Jane and the Wandering Eye by Stephanie Barron--6.5
Third in the Jane Austen mystery series
Having been fired up by reading the first entry in this series (I read the second back in my freshman year of college), I eagerly dug into this installment. Barron has created a thoroughly interesting cast of characters, led by Jane Austen herself. Jane stumbles into this mystery when a man is found stabbed through the heart at a masquerade party. The clues immediately point to the unfortunate Lord Kinsfell, who was discovered leaning over the body holding the murder weapon. But Jane and Kinsfell's Uncle, Lord Trowbridge, are certain there is a deeper and more disturbing explanation.

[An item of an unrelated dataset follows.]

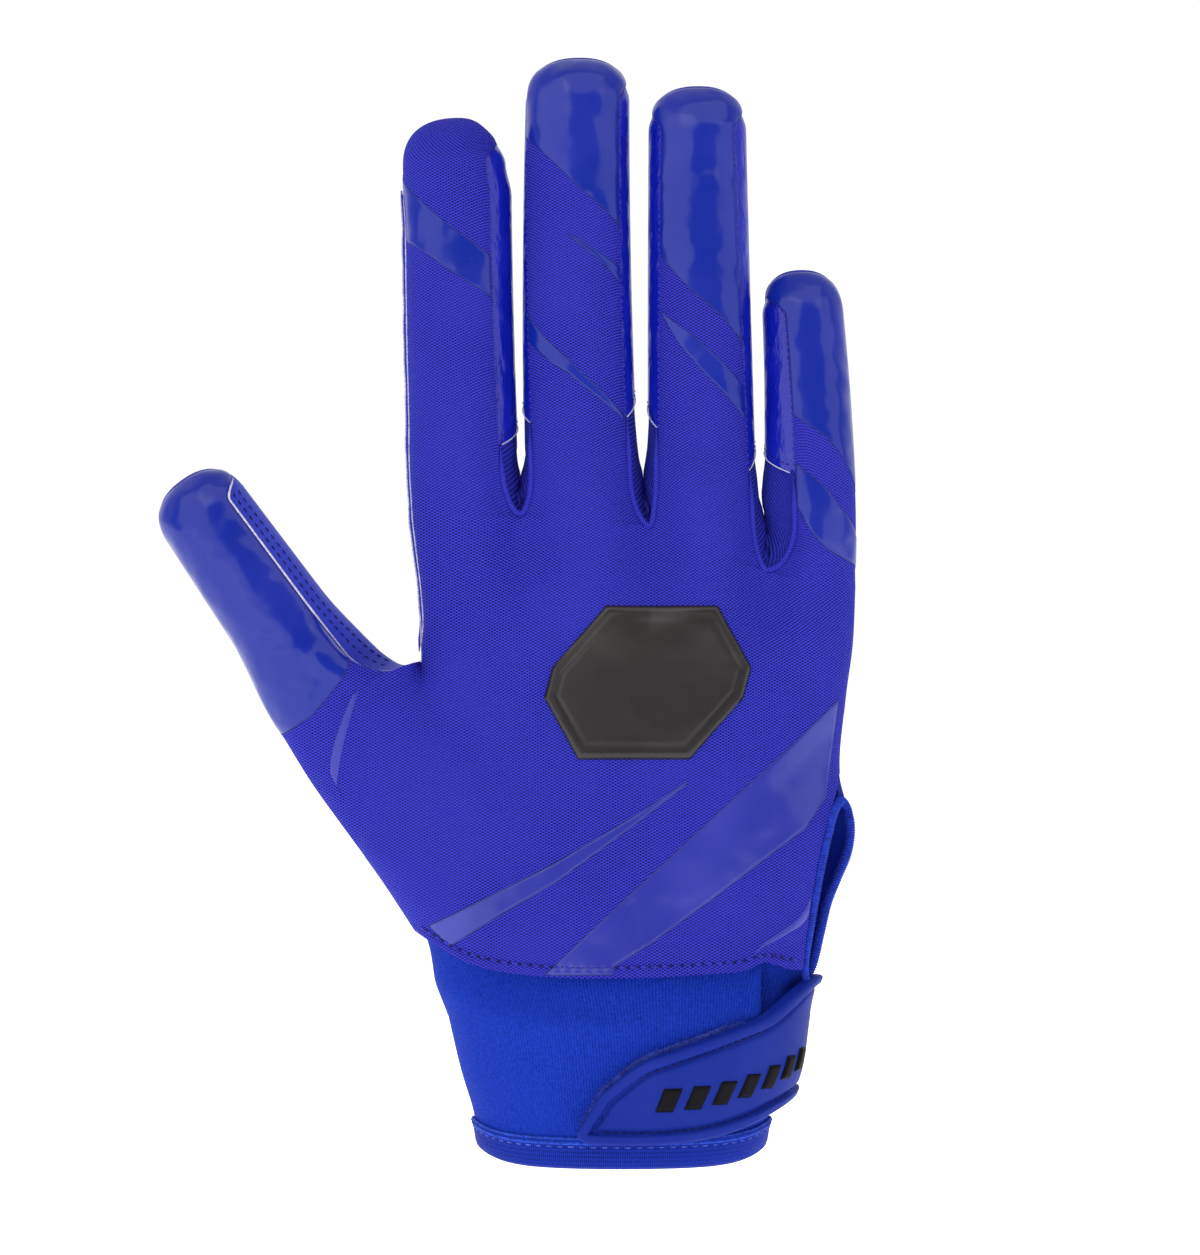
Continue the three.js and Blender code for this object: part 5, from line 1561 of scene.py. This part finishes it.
@dataclass
class GlossFilms:
    """The tapered glossy stripes fused to the back panel, and the plain raised badge."""

    form: HandForm
    thickness: float = 0.13
    edge: float = 0.6
    straight_share: float = 0.6
    tip_reach: float = 0.94
    badge_height: float = 0.62
    badge_bevel: float = 0.7
    badge_groove: tuple[float, float, float] = (0.16, 2.4, 0.38)
    badge_crown: float = 0.25

    def film_grid(self, points: Array) -> Patch:
        """Grid of a film whose cloth coordinate is the distance from the film's edge."""
        distance = Patch.grid(points).edge_distance().reshape(points.shape[:2])
        return Patch.grid(points, np.stack([distance, np.zeros_like(distance)], axis=-1))

    def finger_base(self, film: FingerFilm, steps: int = 34, spans: int = 30) -> tuple[Patch, Array]:
        """Grid on a digit's back panel between the film's edges, and the directions off it."""
        stations = np.array([row[0] for row in film.rows])
        across = np.linspace(stations[0], stations[-1], spans + 1)
        tipped = film.rows[0][2] is None
        low = along_table(stations, np.array([row[1] for row in film.rows]), across) * FINGER_LENGTH
        k0 = self.form.share_at_height(film.digit, across, low)
        share = np.linspace(0, 1, steps + 1)[:, None]
        if tipped:
            turned = (share - self.straight_share) / (1 - self.straight_share) * math.pi / 2
            straight = lerp(k0[None], 1.0, share / self.straight_share)
            k = np.where(share < self.straight_share, straight, 1 + self.tip_reach * np.sin(turned))
        else:
            high = along_table(stations, np.array([row[2] for row in film.rows]), across) * FINGER_LENGTH
            k = lerp(k0[None], self.form.share_at_height(film.digit, across, high)[None], share)
        t = np.broadcast_to(across[None], k.shape)
        points = self.form.digit(Side.BACK, film.digit, t, k)
        normals = self.form.digit_normal(Side.BACK, film.digit, t, k)
        return self.film_grid(points), normals.reshape(-1, 3)

    def hand_base(self, film: HandFilm, steps: int = 40, spans: int = 100) -> tuple[Patch, Array]:
        """Grid on the hand's back between the film's edges, and the directions off it."""
        at = np.linspace(0, len(film.rows) - 1, spans + 1)
        table = np.array(film.rows)
        edge = np.stack([np.interp(at, np.arange(len(table)), table[:, i]) for i in range(4)])
        share = np.linspace(0, 1, steps + 1)[:, None]
        x = lerp(edge[2], edge[0], share) * HAND_WIDTH
        z = lerp(edge[3], edge[1], share) * PALM_LENGTH + CUFF_HEIGHT
        return self.on_back(x, z)

    def on_back(self, x: Array, z: Array) -> tuple[Patch, Array]:
        """Film grid on the hand's back over planar places, and the directions off it."""
        u, v = self.form.find(x, z)
        foot_z = self.form.plane(Side.BACK, u, np.zeros_like(u))[1]
        points = self.form.folded_edge(self.form.body(Side.BACK, u, v), foot_z)
        return self.film_grid(points), self.form.body_normal(Side.BACK, u, v).reshape(-1, 3)

    def sliver(self, line: tuple[tuple[float, float], ...], width: float) -> tuple[Patch, Array]:
        """Grid for a narrow curved film along a line of x and z in millimetres."""
        points = np.array(line)
        steps = 41
        at = np.linspace(0, len(points) - 1, steps)
        x, z = through(points[:, 0], at), through(points[:, 1], at)
        slope = unit(np.stack([np.gradient(x), np.gradient(z)], axis=-1))
        taper = width * np.sin(np.pi * np.linspace(0.06, 0.99, steps) ** 1.5) ** 0.8 / 2
        share = np.linspace(-1, 1, 7)[:, None]
        return self.on_back(x - share * taper * slope[:, 1], z + share * taper * slope[:, 0])

    def dress(self, wardrobe: Wardrobe) -> None:
        """Makes every film, the slivers and the badge."""
        for film in FINGER_FILMS:
            self.hang_film(wardrobe, film.node, *self.finger_base(film))
        for film in HAND_FILMS:
            self.hang_film(wardrobe, film.node, *self.hand_base(film))
        for name, line, width in SLIVERS:
            base, normals = self.sliver(line, width)
            top = FILM_LIP + self.thickness * smooth(base.edge_distance() / 0.5)
            wardrobe.hang(name, base.raised(normals, top, FILM_SUNK), PRESSED_RIDGE)
        base, normals = self.hand_base(BADGE)
        distance = base.edge_distance()
        depth, inset, width = self.badge_groove
        groove = depth * np.exp(-(((distance - inset) / width) ** 2))
        crown = self.badge_crown * smooth(distance / 14)
        top = 0.05 + self.badge_height * smooth(distance / self.badge_bevel) - groove + crown
        plate = base.raised(normals, top, FILM_SUNK)
        wardrobe.hang("badge_plate", plate, BLACK_GLOSS, [BADGE.node])

    def hang_film(self, wardrobe: Wardrobe, node: str, base: Patch, normals: Array) -> None:
        """Raises one film with softly rounded edges and hangs it."""
        top = FILM_LIP + self.thickness * smooth(base.edge_distance() / self.edge)
        piece = base.raised(normals, top, FILM_SUNK)
        finish = MILKY_GLOSS if node.startswith("film_hand") else GLOSS
        wardrobe.hang(node.replace("film_", "gloss_"), piece, finish, [node])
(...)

The two embark on an investigation, despite the town gossips who whisper about an inappropriate relationship between Austen and Trowbridge. For not only is Trowbridge of a vastly higher social station than Jane, he is also known to be rather "fast," given to dalliance and intrigue. But Jane respects Trowbridge and cannot bring herself to avoid his friendship, despite the threat of scandal. It is this tension, as Jane seeks to help Trowbridge while avoiding the disapproval of her peers, that forms the heart of the book. I confess that I stopped paying attention to the mystery and focused on this aspect far more. By the end, the wrap-up of the mystery was a bit anticlimactic, and to tell the truth, I didn't even bother to figure out the real details of what happened. I know that the relationship between Jane and Trowbridge is continued in later installments, but that it has a rather sorrowful end. I look forward to watching it progress, though I fear the outcome.